No acórdão agora proferido, a que a agência Lusa teve hoje acesso, a juíza Celine Borges absolveu o arguido, de 33 anos e à data dos factos colocado na Esquadra da PSP da Brandoa, do crime de ofensa à integridade física qualificada, por haver versões "inconciliáveis, contraditórias e incongruentes" de testemunhas.
A acusação do MP, elaborada por Hélder Cordeiro, o mesmo procurador que acusou 17 agentes da PSP da Esquadra de Alfragide (oito dos quais condenados), no caso das agressões na Cova da Moura, sustentava que o arguido agrediu o jovem com pontapés no corpo, chapadas e empurrou a cabeça da vítima contra uma parede, mas o tribunal não deu as agressões como provadas.
O Tribunal da Amadora apenas deu como provado que, na madrugada de 26 de março de 2017, o arguido deslocou-se à Rua Almada Negreiros, "na sequência da comunicação de ocorrência de desacatos e consumo de produto estupefaciente na via pública".
Chegado ao local, o agente da PSP avistou um grupo, constituído pelo alegado ofendido e mais três elementos, "que se encontravam a ouvir música em alto som". De seguida, "no exercício das suas funções, decidiu abordar os indivíduos, instando-os a virarem-se de frente para a parede aí existente, com as mãos e pernas afastadas para serem sujeitos a revista".
Após uma troca de palavras, o agente da PSP foi em direção à suposta vítima e é a partir deste momento em que o tribunal não dá a acusação do MP como provada.
A juíza Celine Borges não deu como provados os seguintes factos: que no momento em que o polícia se aproximou do jovem, que se encontrava de costas, "desferiu pontapés no corpo do ofendido, causando-lhe dores", nem que, em ato contínuo, tenha colocado a sua mão direita na cabeça do ofendido, "projetando-a com força, contra a parede".

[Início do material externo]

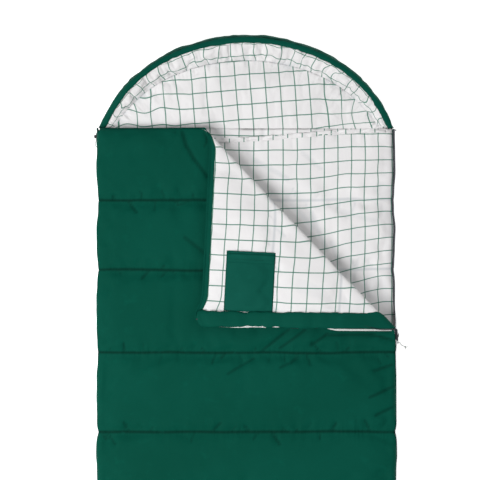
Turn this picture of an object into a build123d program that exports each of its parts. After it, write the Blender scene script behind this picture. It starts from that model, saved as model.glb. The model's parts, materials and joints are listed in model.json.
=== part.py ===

O tribunal também não deu como provado que o arguido "colocou as mãos no pescoço" da vítima "e puxou-o com força para junto da parede da garagem existente no local", nem que o polícia tenha desferido "chapadas com mão aberta na face do ofendido, que se encontrava de frente para a parede aí existente, com as mãos e pernas afastadas, causando-lhe dores".
Em julgamento, o arguido "negou perentoriamente a prática dos factos" que constam da acusação do MP, esclarecendo, "em discurso espontâneo e fluente, os factos ocorridos naquela noite, segundo a sua vivência", tal como consta do auto de participação, elaborado pelas 05:36, a qual foi "corroborada" por três outros polícias que o acompanhavam.
O acórdão acrescenta que, "por sua vez, em discurso visivelmente nervoso e pouco fluente", a alegada vítima explicou que, num primeiro momento, houve uma troca de palavras entre si e os agentes da PSP, "em que, aliás, admite ter-lhes respondido de forma irónica, após o que foi encostado à parede para ser revistado".
O jovem relatou que, enquanto permanecia de costas, o arguido começou a chutar-lhe as pernas, para as abrir, e a dar-lhe chapadas na cabeça, e que, posteriormente, o agarrou pelo pescoço e puxou-o cerca de dois ou três metros, para lhe fazer perguntas e falarem apenas os dois.
Segundo o acórdão, o jovem deu respostas "segmentadas e frágeis" que não conseguiram dar a "segurança e certeza exigíveis", nem "formar convicção positiva acerca da realidade histórica por si reproduzida (e ainda que não sendo totalmente coincidente com a constante da peça acusatória)".
O Tribunal da Amadora frisa que, dos depoimentos de dois dos elementos que alegam ter presenciado os factos, "perpassam circunstâncias manifestamente inconciliáveis com a versão apresentada pelo ofendido", acrescentando que as dúvidas "se adensaram" com os depoimentos de dois outros jovens, "os únicos cuja presença é identificada na participação" policial e na acusação do MP.
"Resultam depoimentos inconciliáveis, pelo que não se logra atribuir credibilidade a qualquer deles, sequer ao relato apresentado pelo ofendido. Aliás, as incongruências e contradições não correspondem a meros lapsos de memória, que numa testemunha direta devem ser aceites com normalidade (...)", concluiu a juíza Celine Borges.